26 de fevereiro de 2014

Educação distorcida

Dois professores meus contaram mais ou menos a mesma história, em situações diferentes. Fizeram seus relatos com certa graça, só que o assunto é sério. Ao recordarem sua trajetória acadêmica, até alcançaram o doutorado, foi – e não deixou de ser – necessário afundar a cara em livros. Porém, não podiam estudar em casa; tinham de ir a uma biblioteca ou qualquer lugar onde pudessem simplesmente ler, sossegadamente. Não porque estivessem à procura de um local tranquilo. “Quando minha mãe perguntava o que estava fazendo e eu respondia que estava estudando, ela dizia: ‘Ah, então tá, já que não tá fazendo nada pode fazer isso e isso e isso pra mim?’”.
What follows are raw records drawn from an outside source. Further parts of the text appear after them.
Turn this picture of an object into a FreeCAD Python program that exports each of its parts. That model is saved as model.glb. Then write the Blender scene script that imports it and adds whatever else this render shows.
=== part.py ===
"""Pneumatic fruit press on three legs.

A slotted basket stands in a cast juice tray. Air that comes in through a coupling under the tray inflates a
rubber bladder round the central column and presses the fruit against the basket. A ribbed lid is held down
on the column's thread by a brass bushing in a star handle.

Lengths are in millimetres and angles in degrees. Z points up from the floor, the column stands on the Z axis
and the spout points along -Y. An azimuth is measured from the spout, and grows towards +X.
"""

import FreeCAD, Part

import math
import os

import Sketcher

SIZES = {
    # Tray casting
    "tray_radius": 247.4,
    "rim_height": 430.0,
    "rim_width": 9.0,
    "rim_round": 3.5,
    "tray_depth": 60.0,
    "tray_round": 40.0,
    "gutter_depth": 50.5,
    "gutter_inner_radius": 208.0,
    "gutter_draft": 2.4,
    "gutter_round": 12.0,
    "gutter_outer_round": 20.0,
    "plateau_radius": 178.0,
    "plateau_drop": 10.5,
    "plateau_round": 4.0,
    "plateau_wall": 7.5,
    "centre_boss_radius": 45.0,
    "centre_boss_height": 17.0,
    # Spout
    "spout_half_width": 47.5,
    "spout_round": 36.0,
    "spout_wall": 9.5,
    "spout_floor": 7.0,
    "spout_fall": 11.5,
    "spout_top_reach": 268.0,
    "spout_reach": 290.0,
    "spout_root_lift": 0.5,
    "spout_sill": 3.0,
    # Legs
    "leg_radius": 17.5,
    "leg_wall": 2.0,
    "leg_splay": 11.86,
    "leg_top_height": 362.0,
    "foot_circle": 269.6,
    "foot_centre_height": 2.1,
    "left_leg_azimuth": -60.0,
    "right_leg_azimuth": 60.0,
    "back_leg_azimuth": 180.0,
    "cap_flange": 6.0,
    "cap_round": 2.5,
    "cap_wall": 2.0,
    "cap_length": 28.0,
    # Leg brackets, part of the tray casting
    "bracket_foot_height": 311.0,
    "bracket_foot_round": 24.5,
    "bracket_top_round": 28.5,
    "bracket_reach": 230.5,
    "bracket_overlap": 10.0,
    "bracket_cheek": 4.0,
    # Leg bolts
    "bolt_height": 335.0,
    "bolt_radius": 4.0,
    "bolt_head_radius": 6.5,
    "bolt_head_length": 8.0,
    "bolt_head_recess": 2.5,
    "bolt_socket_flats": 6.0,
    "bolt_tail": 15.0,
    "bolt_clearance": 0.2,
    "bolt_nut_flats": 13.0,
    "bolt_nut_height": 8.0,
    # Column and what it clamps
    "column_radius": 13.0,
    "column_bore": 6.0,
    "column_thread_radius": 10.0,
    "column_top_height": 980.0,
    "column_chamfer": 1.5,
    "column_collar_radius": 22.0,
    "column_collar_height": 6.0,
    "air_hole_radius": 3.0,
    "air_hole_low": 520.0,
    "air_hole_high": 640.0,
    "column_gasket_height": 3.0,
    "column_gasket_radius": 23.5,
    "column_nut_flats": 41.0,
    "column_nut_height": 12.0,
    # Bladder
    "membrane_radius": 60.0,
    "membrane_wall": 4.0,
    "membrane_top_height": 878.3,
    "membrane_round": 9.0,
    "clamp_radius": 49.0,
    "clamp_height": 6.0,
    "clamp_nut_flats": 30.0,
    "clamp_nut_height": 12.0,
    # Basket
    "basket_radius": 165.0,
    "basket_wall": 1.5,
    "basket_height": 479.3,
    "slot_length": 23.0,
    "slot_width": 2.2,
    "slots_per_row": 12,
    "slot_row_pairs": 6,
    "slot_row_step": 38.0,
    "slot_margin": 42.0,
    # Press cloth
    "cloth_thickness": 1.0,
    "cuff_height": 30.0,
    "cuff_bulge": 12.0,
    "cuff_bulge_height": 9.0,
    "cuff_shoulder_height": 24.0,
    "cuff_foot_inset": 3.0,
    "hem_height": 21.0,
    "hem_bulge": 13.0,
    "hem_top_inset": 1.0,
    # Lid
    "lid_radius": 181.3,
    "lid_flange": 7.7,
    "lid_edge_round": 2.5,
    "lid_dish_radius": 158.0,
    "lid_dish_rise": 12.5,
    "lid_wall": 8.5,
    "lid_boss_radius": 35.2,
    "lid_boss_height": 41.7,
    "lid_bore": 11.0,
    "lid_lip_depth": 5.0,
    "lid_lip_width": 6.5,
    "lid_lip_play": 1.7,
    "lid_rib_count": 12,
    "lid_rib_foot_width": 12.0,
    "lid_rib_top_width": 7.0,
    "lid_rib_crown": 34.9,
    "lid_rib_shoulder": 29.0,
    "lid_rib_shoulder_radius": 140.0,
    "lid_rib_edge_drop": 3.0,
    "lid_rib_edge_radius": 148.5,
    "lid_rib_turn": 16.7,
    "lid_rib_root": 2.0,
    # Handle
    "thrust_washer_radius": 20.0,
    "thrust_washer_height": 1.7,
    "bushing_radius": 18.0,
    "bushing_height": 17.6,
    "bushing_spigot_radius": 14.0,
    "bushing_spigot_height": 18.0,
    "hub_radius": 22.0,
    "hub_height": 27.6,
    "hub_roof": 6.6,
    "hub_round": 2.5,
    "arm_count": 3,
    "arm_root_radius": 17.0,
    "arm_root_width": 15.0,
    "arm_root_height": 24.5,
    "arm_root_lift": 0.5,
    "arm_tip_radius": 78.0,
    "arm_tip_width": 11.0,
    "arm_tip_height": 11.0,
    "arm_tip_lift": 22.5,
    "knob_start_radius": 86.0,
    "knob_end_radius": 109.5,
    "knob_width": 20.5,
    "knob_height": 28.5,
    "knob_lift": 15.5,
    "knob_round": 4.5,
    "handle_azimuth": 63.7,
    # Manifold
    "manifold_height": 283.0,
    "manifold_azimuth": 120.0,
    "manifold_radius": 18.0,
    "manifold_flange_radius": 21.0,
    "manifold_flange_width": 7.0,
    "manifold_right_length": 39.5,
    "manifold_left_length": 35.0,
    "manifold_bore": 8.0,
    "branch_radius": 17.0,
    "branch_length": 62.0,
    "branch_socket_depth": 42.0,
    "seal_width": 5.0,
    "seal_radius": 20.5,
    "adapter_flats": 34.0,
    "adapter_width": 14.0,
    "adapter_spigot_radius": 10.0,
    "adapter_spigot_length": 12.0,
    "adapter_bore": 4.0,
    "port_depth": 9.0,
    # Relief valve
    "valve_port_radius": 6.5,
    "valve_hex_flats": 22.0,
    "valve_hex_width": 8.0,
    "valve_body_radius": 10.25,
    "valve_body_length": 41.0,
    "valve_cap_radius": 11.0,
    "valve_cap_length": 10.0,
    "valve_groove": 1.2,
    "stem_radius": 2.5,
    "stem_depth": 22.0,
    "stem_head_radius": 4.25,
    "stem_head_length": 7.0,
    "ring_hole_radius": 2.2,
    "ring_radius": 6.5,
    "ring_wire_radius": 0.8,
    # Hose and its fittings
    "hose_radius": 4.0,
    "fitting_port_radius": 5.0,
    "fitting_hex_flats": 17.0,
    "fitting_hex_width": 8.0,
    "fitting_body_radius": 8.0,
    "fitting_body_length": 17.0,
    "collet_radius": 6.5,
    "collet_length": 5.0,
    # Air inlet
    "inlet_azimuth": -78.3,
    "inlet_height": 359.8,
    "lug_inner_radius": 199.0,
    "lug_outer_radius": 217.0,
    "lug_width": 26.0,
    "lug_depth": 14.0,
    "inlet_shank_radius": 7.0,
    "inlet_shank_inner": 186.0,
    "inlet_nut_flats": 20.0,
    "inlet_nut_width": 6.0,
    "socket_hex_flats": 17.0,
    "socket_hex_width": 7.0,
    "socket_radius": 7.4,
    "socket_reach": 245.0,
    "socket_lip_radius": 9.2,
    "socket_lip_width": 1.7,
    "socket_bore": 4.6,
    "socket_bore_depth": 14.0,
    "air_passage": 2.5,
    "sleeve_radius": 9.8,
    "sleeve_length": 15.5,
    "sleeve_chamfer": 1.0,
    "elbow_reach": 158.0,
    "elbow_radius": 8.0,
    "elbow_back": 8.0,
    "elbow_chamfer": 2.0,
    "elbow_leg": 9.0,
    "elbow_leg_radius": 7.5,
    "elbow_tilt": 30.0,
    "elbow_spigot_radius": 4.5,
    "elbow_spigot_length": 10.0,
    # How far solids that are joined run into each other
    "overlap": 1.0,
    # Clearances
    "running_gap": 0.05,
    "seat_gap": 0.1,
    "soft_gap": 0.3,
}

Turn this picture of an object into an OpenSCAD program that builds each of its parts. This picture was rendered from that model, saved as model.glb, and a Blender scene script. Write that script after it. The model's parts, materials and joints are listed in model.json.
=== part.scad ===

Com certeza, muito mais gente passou por algo semelhante. Um amigo escritor, por exemplo, diz que a mãe liga no meio da tarde: “Oi, meu filho, tá muito ocupado?” “Tô escrevendo, mãe.” “Então eu posso falar e blá-blá-blá...”.

Somos todos crias de uma sociedade cuja visão de educação é distorcida. Muitos ainda se formam numa faculdade com o objetivo único de ter emprego. Justo, muito justo assegurar a sobrevivência, no entanto, não necessitamos apenas de homens-boi. Conhecimento que é bom, nada. Educação para a liberdade, nem pensar. Estímulo para a construção do próprio saber, sem chance. Condição de desenvolver o senso crítico e a reflexão, nem de longe. E a gente vai vendo um monte de diplomado falando e escrevendo um monte de bobagem.

Educação, para a maioria, é apenas estar dentro da escola. É construir escola. É construir mais sala de aula. É entupir as salas de crianças. E ficar só nisso. Recentemente soube que um secretário de Educação teria afirmado, a boca pequena, que “a missão está cumprida quando tiramos da rua e ‘prendemos’ dentro da escola. Em cada uma, por exemplo, são cerca de 1500 que naquele período comete uma ou outra ação delinquente, mesmo que seja entre os muros do colégio, enquanto cometeriam várias se estivessem na rua”. E fica nisso a obrigação do Estado. Ou o desejo do Estado. E garante-se o voto na próxima eleição, com a criançada toda entulhada, afinal, está na escola. Sem receber educação.


No fim do ano passado participei de duas atividades em escolas, uma particular, de ensino médio, e outra pública, em turmas do ensino fundamental. Reafirmei a certeza de que toda criança reproduz o que aprende com os adultos. Constatei que há um mundo criativo a ser descoberto e desabrochado em cada um daqueles seres. Para isso precisam de um projeto de educação, não de investimento na precariedade do ensino, como se faz desde sempre. Para isso, precisam de educadores, capazes de descortinar um mundo de possibilidades em cada um de seus alunos.

(Tudo bem, professor ganha pouco, merecia muito mais, é certo, certíssimo. Mas estamos falando aqui de vocação, daqueles que realmente mereciam receber um salário justo pelo que fazem porque amam o que fazem, porque se preocupam mesmo com a educação e não frequentam as salas de aula por bico).

Há um hiato a ser preenchido e não se enxerga uma solução nem em longo prazo. Não é interessante. Não se dá o real valor à educação de fato. Ainda vão se formar por aí muitas mães como as dos meus professores, até que ocorra um milagre. Porque só mesmo por milagre. É o que o desânimo me faz pensar neste momento.